The full package could clear the chamber in the coming days and head to the House, where many Democrats aren’t satisfied with the plan to significantly downsize the size of the package. The Senate negotiations are necessary after House Democrats torpedoed an earlier version of the package, as individual members fought efforts to fund the effort with leftover Covid money allocated to their states.

“I think what the Republicans are doing is either they don’t care or they don’t know. But it is wrong,” Speaker Nancy Pelosi told reporters Thursday, though she did not say her caucus would refuse to consider a scaled-back version.

Multiple House Democrats are already threatening to withhold their support for a pandemic bill that does not include the $5 billion in global vaccination funds. Even if they cannot negotiate a bigger price tag, several lawmakers said they will demand that at least some of the funding goes toward international health efforts.

“I just cannot support another round of Covid funding that just completely eviscerates our ability to be, as Joe Biden put it, the arsenal of vaccines for the world,” Rep. Tom Malinowski (D-N.J.) said. “We have to get it right.”

“I continue to be mystified by the willingness of some at the White House to deprioritize what every expert would agree is the most important and cost-effective thing we can do to protect ourselves,” Malinowski said of the administration’s decision to sign off on the deal without global funding.

GOP senators floated the $10 billion aid package on Wednesday — scaling back a previously negotiated $15.6 billion deal that collapsed in the House earlier this month. It’s also far less than the White House’s initial request of nearly $22.5 billion, which included asks for tests, therapeutics and vaccines — including shots for children under 5 years old, which could be approved in the coming months. The GOP’s latest proposal was first reported by The Hill.

Under the emerging deal, some funding would come from education and agriculture accounts, plus a pot of money that was supposed to be spent on aviation manufacturing. No money would be taken from general pandemic assistance to state and local governments.

Half of the roughly $10 billion total would be spent on therapeutic medicines that treat Covid. The Biden administration could use the other half on a broad range of pandemic health work, including researching “long Covid” and potentially tweaking the vaccine to protect against new variants of the virus, Blunt said.

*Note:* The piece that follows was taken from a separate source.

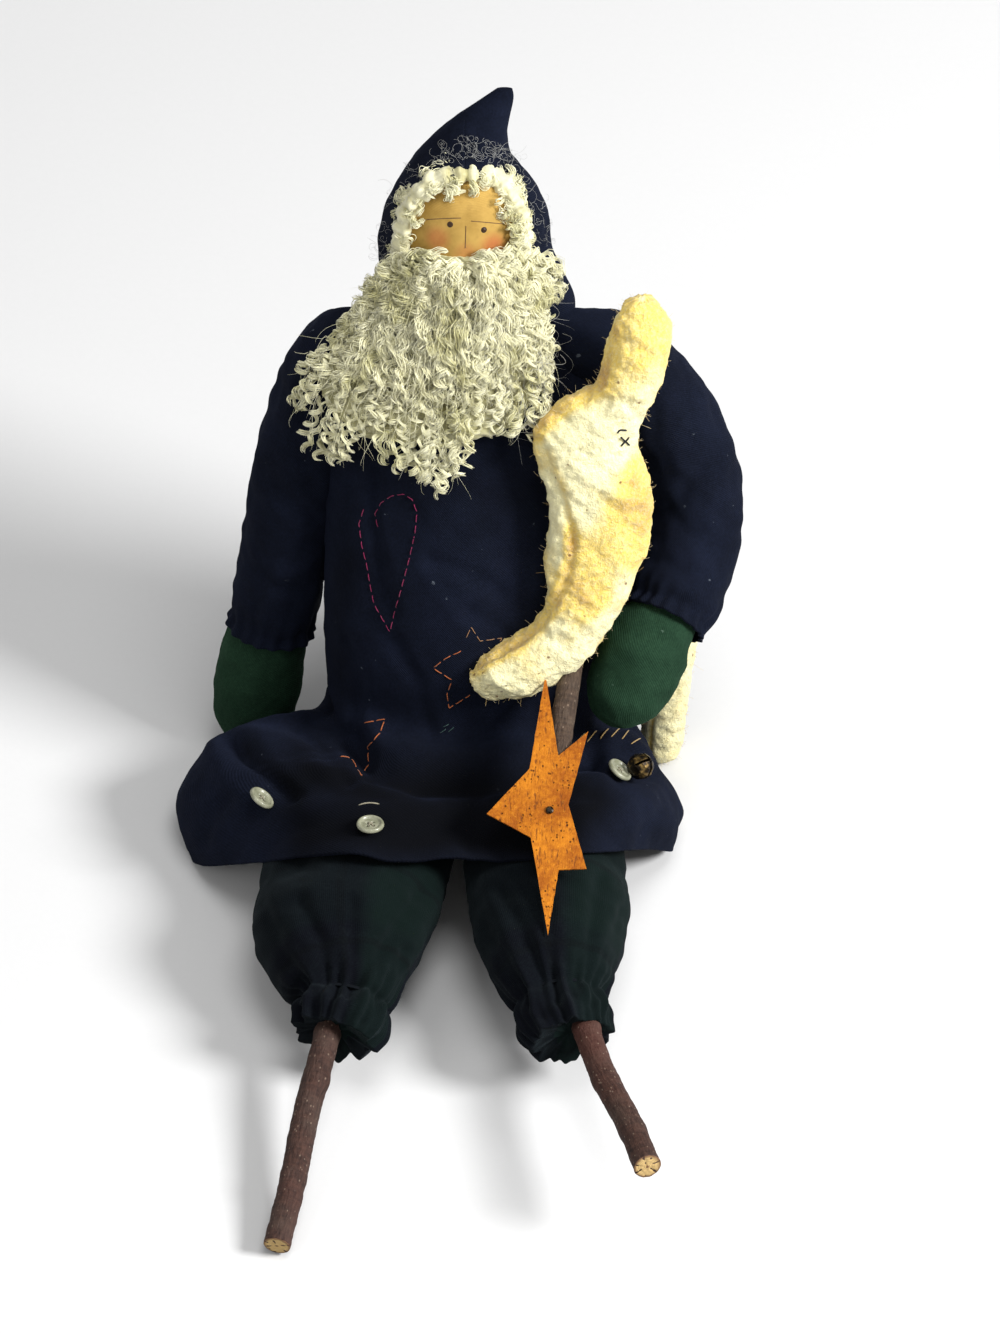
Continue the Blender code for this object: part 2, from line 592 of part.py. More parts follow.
def make_star():
    """The tin star, the twig that it is nailed to, and the nail."""
    across, up_slope, out = star_frame()
    form = bmesh.new()
    layers = []
    for level in (-0.5, 0.5):
        layers.append([form.verts.new((NAIL_PLACE + across * x + up_slope * w
                                       + out * level * STAR_THICKNESS) * MM) for x, w in STAR_OUTLINE])
    count = len(STAR_OUTLINE)
    form.faces.new(layers[1])
    form.faces.new(layers[0][::-1])
    for j in range(count):
        k = (j + 1) % count
        form.faces.new((layers[0][j], layers[0][k], layers[1][k], layers[1][j]))
    bmesh.ops.recalc_face_normals(form, faces=form.faces)
    mesh = bpy.data.meshes.new("rusty_star")
    form.to_mesh(mesh)
    form.free()
    star = add_object("rusty_star", mesh, RUST, PARTS)
    mesh.shade_flat()

    under = STAR_THICKNESS / 2 + GAP + STICK_RADIUS
    foot = NAIL_PLACE - out * under - up_slope * 6.5 - across * 0.6
    lean = (up_slope + across * 0.13).normalized()
    path = [(*(foot + lean * STICK_LENGTH * t + across * sway), STICK_RADIUS * girth, STICK_RADIUS * girth)
            for t, girth, sway in ((0.0, 0.95, 0.0), (0.3, 1.0, 0.5), (0.6, 0.96, -0.4), (1.0, 0.9, 0.0))]
    stick = tube("star_stick", path, BARK, around=AROUND_SMALL)

    nail_rows = ((-NAIL_LENGTH, NAIL_RADIUS * 0.5), (1 - NAIL_LENGTH, NAIL_RADIUS), (0.0, NAIL_RADIUS),
                 (0.0, NAIL_HEAD_RADIUS), (0.5, NAIL_HEAD_RADIUS), (0.9, NAIL_HEAD_RADIUS * 0.6))
    seat = NAIL_PLACE + out * (STAR_THICKNESS / 2 + GAP)

    def turned(rows, grow):
        return [[seat + out * level + (across * math.cos(turn) + up_slope * math.sin(turn)) * (radius + grow)
                 for turn in (2 * math.pi * j / AROUND_SMALL for j in range(AROUND_SMALL))]
                for level, radius in rows]

    nail = loft("star_nail", turned(nail_rows, 0.0), DARK_METAL)
    bore = loft("nail_bore", turned(((-NAIL_LENGTH - GAP, NAIL_RADIUS), (GAP + 2, NAIL_RADIUS)), GAP * 0.5),
                RUST, CUTTERS)
    cut(star, bore)
    cut(stick, bore)
    return star, stick, nail


def seat_on(robe, across, rise, reach):
    """Where a line of sight from in front and 45 degrees above meets the robe, the cloth's normal there,
    and how far the cloth rises above that point within a piece's reach."""
    form = bmesh.new()
    form.from_mesh(evaluated_mesh(robe))
    tree = BVHTree.FromBMesh(form)
    form.free()
    sight = Vector((0, 1, -1)).normalized()
    place, normal, _, _ = tree.ray_cast(Vector((across, rise / 2, rise / 2)) * MM - sight, sight)
    side = normal.orthogonal().normalized()
    other = normal.cross(side)
    rise_above = 0.0
    for j in range(12):
        turn = math.pi / 6 * j
        rim = place + (side * math.cos(turn) + other * math.sin(turn)) * reach * MM
        touch, _, _, _ = tree.ray_cast(rim + normal * 10 * MM, -normal, 20 * MM)
        if touch:
            rise_above = max(rise_above, (touch - place).dot(normal) / MM)
    return place / MM, normal, rise_above


def turned_solid(name, profile, axis, seat, material, around=AROUND_LIMB, group=None):
    """A solid of revolution: heights and radii along an axis that starts at its seat."""
    side = axis.orthogonal().normalized()
    other = axis.cross(side)
    rings = [[seat + axis * level + (side * math.cos(turn) + other * math.sin(turn)) * radius
              for turn in (2 * math.pi * j / around for j in range(around))] for level, radius in profile]
    return loft(name, rings, material, group)


def make_button(name, robe, across, rise):
    """A sew-through button with four holes, seated on the skirt."""
    thick, radius = BUTTON_THICKNESS, BUTTON_RADIUS
    place, normal, rise_above = seat_on(robe, across, rise, radius)
    lift = rise_above + GAP
    profile = ((0.0, radius * 0.72), (thick * 0.3, radius * 0.95), (thick * 0.62, radius),
               (thick, radius * 0.9), (thick * 0.96, radius * 0.78), (thick * 0.62, radius * 0.62))
    seat = place + normal * lift
    button = turned_solid(name, profile, normal, seat, CREAM)
    side = normal.orthogonal().normalized()
    other = normal.cross(side)
    for j in range(4):
        turn = math.pi / 4 + math.pi / 2 * j
        centre = seat + (side * math.cos(turn) + other * math.sin(turn)) * BUTTON_HOLE_SPREAD
        bore = ((-2.0, BUTTON_HOLE_RADIUS), (thick + 2, BUTTON_HOLE_RADIUS))
        hole = turned_solid(name + "_hole_" + str(j), bore, normal, centre, CREAM, 6, CUTTERS)
        cut(button, hole)
    return button


def make_bell(robe, across, rise):
    """A jingle bell with a slot across its mouth and a loose pellet inside."""
    place, normal, _ = seat_on(robe, across, rise, BELL_RADIUS / 2)
    centre = place + normal * (BELL_RADIUS + GAP + 0.2)

    def ball(name, radius, material, group=None, middle=centre):
        rows = [(radius * math.sin(math.radians(angle)), radius * math.cos(math.radians(angle)))
                for angle in (-75, -45, -15, 15, 45, 75)]
        return turned_solid(name, rows, normal, middle, material, AROUND_SMALL, group)

    shell = ball("bell_shell", BELL_RADIUS, DARK_METAL)
    cut(shell, ball("bell_hollow", BELL_RADIUS - BELL_WALL, DARK_METAL, CUTTERS))
    side = normal.orthogonal().normalized()
    other = normal.cross(side)
    reach = BELL_RADIUS + 1
    for name, wide, deep in (("bell_slot_a", side, other), ("bell_slot_b", other, side)):
        rings = []
        for level in (0.15 * BELL_RADIUS, reach):
            rings.append([centre + normal * level + wide * reach * a + deep * BELL_SLOT / 2 * b
                          for a, b in ((-1, -1), (1, -1), (1, 1), (-1, 1))])
        cut(shell, loft(name, rings, DARK_METAL, CUTTERS))
    rest = centre - Vector((0, 0, BELL_RADIUS - BELL_WALL - PELLET_RADIUS - 0.6))
    pellet = ball("bell_pellet", PELLET_RADIUS, DARK_METAL, middle=rest)
    return shell, pellet


def build():
    robe = make_robe()
    seat, body = make_stuffing()
    left_leg, left_twig, left_tie = make_leg("left", LEFT_LEG, LEFT_ANKLE, LEFT_RUFFLE, LEFT_TWIG)
    right_leg, right_twig, right_tie = make_leg("right", RIGHT_LEG, RIGHT_ANKLE, RIGHT_RUFFLE, RIGHT_TWIG)
    left_sleeve, left_arm, left_mitten = make_arm("left", LEFT_SLEEVE, LEFT_MITTEN)
    right_sleeve, right_arm, right_mitten = make_arm("right", RIGHT_SLEEVE, RIGHT_MITTEN)
    head = make_head()
    hood = make_hood()
    fringe = make_fringe()
    beard = make_beard()
    moon = make_moon()
    roll = tube("toy_roll", ROLL_STATIONS, BATTING)
    star, stick, nail = make_star()

    torso_form = loft("torso_form", [torso_ring(row, 0.8) for row in torso_rows()], NAVY, CUTTERS)
    torso_room = swollen(torso_form)
    skirt_room = swollen(robe, 0.65, "robe_room")
    left_room, right_room = (swollen(tube(side + "_sleeve_form", sleeve_stations(rows), NAVY, group=CUTTERS))
                             for side, rows in (("left", LEFT_SLEEVE), ("right", RIGHT_SLEEVE)))
    seat_room, head_room, stick_room, star_room = (swollen(piece) for piece in (seat, head, stick, star))
    mitten_room = swollen(right_mitten)

    cut(left_leg, seat_room, skirt_room)
    cut(right_leg, seat_room, skirt_room)
    for piece in (left_sleeve, right_sleeve, left_arm, right_arm):
        cut(piece, torso_room, solver="MANIFOLD")
    cut(left_mitten, torso_room, skirt_room)
    cut(right_mitten, torso_room, stick_room)
    cut(hood, head_room, torso_room)
    hood_room = swollen(hood)
    cut(fringe, head_room, hood_room)
    fringe_room = swollen(fringe)
    cut(moon, torso_room, right_room, mitten_room, stick_room, star_room)
    moon_room = swollen(moon)
    cut(beard, torso_room, head_room, hood_room, fringe_room, left_room, right_room, moon_room,
        solver="MANIFOLD")
    cut(roll, skirt_room, right_room, mitten_room)

    make_button("button_left", robe, -91.5, -9.5)
    make_button("button_middle", robe, -43.5, -27.5)
    make_button("button_right", robe, 69.5, 8.0)
    make_bell(robe, 77.0, 9.5)


build()
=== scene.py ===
# Looks of a cloth figure that sits on the floor in a hooded robe, with a stuffed moon under
# its arm, a tin star on a twig, and twigs for lower legs.
# Forms are worked out in millimetres. +Z is up, the figure faces -Y, and left and right are the viewer's.

import math

import bpy
import numpy as np
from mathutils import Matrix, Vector
from mathutils.bvhtree import BVHTree


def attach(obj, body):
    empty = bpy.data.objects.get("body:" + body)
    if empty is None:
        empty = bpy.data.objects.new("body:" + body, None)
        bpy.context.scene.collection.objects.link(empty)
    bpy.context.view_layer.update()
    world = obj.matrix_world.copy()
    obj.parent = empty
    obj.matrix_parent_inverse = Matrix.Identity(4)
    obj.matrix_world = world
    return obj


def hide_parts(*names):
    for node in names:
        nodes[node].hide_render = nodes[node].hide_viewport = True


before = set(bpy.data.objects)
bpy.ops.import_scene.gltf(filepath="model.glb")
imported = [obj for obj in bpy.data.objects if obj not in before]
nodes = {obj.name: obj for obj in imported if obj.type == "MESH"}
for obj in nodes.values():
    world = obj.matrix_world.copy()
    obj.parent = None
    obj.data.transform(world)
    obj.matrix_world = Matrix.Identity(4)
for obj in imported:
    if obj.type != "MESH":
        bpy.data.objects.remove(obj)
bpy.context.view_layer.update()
mm = 0.001


# The camera stands as far off as the long lens of the photograph. Places here are in metres.
cameraPlace = {
    "target": (0.0161, 0.0, 0.0803), "elevation": 45.0, "distance": 6.0, "lens": 346.4, "sensor": 36.0,
    "farthest": 30.0,
}
pictureSize = {"wide": 1000.0, "high": 1333.0}
pixelShare = cameraPlace["sensor"] / pictureSize["high"] / cameraPlace["lens"]

tilt = math.radians(cameraPlace["elevation"])
sightRight = np.array([1.0, 0.0, 0.0])
sightUp = np.array([0.0, math.sin(tilt), math.cos(tilt)])
sightAhead = np.array([0.0, math.cos(tilt), -math.sin(tilt)])
cameraPoint = np.array(cameraPlace["target"]) - sightAhead * cameraPlace["distance"]


def addCamera():
    lens = bpy.data.cameras.new("camera")
    lens.lens = cameraPlace["lens"]
    lens.sensor_width = cameraPlace["sensor"]
    lens.clip_end = cameraPlace["farthest"]
    eye = bpy.data.objects.new("camera", lens)
    eye.location = Vector(cameraPoint)
    eye.rotation_euler = (math.pi / 2 - tilt, 0.0, 0.0)
    bpy.context.scene.collection.objects.link(eye)
    bpy.context.scene.camera = eye


# Where points in millimetres fall in the picture: sideways and upward shares of their depth, times the lens.
def inPicture(points):
    away = points * mm - cameraPoint
    reach = cameraPlace["lens"] / (away @ sightAhead) * pictureSize["high"] / cameraPlace["sensor"]
    return np.stack([pictureSize["wide"] / 2 + (away @ sightRight) * reach,
                     pictureSize["high"] / 2 - (away @ sightUp) * reach], -1)


# The line of sight through a place in the picture.
def sightLine(spot):
    way = (sightAhead + sightRight * (spot[0] - pictureSize["wide"] / 2) * pixelShare
           - sightUp * (spot[1] - pictureSize["high"] / 2) * pixelShare)
    return Vector(way).normalized()


lean = math.radians(15.0)


# A point of the torso's frame, which leans back: height and forward turned by the lean.
def leaned(across, forward, up):
    across, forward, up = np.broadcast_arrays(across, forward, up)
    return np.stack([across, up * math.sin(lean) - forward * math.cos(lean),
                     up * math.cos(lean) + forward * math.sin(lean)], -1)


# Across and up in the torso's frame, where sight through places in the picture meets a plane at some
# forward distance: the share of the sight line at which its forward part equals that distance.
def onPlane(spots, forward):
    ways = (sightAhead + sightRight * ((spots[..., :1] - pictureSize["wide"] / 2) * pixelShare)
            - sightUp * ((spots[..., 1:] - pictureSize["high"] / 2) * pixelShare))
    start = cameraPoint / mm
    ahead = np.array([0.0, -math.cos(lean), math.sin(lean)])
    far = (forward - start @ ahead) / (ways @ ahead)
    met = start + ways * far[..., None]
    return met[..., 0], met[..., 1] * math.sin(lean) + met[..., 2] * math.cos(lean)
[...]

After Congress’ initial Covid funding deal fell apart, the White House has turned up the pressure on lawmakers to deliver quickly. Officials have repeatedly warned that they don’t have the funds to restock vaccines with another potential Omicron wave on the horizon, among other pressing needs.

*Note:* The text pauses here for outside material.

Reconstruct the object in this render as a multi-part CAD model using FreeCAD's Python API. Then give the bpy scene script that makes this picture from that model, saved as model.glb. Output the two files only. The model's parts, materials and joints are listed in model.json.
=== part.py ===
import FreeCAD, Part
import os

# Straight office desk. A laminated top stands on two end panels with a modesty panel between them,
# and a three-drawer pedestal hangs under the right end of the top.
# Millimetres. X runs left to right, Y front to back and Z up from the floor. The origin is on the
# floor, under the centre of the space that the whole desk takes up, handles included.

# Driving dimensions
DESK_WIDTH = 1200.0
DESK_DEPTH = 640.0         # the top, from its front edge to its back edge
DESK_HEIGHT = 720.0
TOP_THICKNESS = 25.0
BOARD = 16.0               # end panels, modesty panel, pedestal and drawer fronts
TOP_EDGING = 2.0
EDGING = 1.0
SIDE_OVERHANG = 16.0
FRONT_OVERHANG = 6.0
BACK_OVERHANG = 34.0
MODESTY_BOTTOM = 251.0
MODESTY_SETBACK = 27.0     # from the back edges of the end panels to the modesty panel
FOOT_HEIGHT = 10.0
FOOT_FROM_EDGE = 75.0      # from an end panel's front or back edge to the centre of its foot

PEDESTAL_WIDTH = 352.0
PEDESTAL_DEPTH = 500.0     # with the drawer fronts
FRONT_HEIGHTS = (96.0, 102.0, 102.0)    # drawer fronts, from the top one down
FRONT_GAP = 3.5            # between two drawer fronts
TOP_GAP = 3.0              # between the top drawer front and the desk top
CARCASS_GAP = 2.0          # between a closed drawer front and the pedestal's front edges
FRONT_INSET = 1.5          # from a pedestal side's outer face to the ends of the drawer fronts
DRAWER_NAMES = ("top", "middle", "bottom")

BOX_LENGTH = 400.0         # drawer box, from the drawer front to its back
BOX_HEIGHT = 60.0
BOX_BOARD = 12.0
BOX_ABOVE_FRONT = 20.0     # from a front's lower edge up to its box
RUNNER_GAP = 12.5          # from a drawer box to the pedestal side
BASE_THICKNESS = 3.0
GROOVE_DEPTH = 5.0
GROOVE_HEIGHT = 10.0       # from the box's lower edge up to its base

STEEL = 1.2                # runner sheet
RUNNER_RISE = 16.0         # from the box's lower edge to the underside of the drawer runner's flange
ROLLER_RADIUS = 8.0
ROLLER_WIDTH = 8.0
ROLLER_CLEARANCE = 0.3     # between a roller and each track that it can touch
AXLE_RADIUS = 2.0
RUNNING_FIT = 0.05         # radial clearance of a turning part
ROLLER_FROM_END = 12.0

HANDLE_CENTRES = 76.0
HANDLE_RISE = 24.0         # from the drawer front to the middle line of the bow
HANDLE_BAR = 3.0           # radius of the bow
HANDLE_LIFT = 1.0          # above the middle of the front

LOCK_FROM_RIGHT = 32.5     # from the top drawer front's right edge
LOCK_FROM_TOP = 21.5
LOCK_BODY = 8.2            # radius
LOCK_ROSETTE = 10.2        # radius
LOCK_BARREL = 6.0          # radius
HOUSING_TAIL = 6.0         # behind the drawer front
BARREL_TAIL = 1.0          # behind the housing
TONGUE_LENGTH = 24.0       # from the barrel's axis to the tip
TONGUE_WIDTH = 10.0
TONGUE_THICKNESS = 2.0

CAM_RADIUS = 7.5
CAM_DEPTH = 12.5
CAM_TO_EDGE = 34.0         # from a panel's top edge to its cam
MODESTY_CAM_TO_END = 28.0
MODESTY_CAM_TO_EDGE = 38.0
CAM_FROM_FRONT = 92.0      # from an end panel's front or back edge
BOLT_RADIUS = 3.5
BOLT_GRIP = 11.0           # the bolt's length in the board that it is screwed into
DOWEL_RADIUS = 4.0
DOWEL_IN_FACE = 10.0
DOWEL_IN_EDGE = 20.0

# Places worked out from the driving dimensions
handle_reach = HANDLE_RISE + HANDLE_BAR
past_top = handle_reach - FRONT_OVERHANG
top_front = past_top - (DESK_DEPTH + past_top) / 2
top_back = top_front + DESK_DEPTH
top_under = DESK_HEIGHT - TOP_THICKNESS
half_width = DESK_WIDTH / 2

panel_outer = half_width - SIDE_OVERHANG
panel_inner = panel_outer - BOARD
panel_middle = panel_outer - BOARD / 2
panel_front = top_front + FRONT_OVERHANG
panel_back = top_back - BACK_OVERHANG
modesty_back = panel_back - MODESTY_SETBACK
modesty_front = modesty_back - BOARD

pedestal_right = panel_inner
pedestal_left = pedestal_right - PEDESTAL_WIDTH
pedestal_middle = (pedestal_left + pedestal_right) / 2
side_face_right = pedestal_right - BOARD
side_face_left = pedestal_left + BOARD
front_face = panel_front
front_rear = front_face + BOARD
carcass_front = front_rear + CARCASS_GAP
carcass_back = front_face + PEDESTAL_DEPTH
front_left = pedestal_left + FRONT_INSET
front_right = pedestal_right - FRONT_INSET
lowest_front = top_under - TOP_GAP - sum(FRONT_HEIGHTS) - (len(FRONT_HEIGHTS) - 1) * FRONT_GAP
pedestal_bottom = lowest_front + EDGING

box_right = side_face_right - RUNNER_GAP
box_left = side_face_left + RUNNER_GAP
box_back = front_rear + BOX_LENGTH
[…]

The funding struggle is expected to drag on, even after final passage, since $10 billion is only enough to run federal pandemic efforts for a few months. Blunt said he expects the White House will “soon” need to ask Congress for another influx of money to fund federal work on Covid treatments, vaccines and testing into the summer.

Pelosi, among other Democrats, also voiced concern about the Senate’s plan to trim the size of the package during a closed-door meeting of lawmakers earlier Thursday, according to multiple people in the room.

House Appropriations Chair Rosa DeLauro (D-Conn.) on Thursday wouldn’t say whether the House would make its own changes to the deal, likening it to an unfinished culinary creation: “It’s not jello yet. It’s not chicken salad yet. We’ll wait to see.”

Marianne LeVine contributed to this report.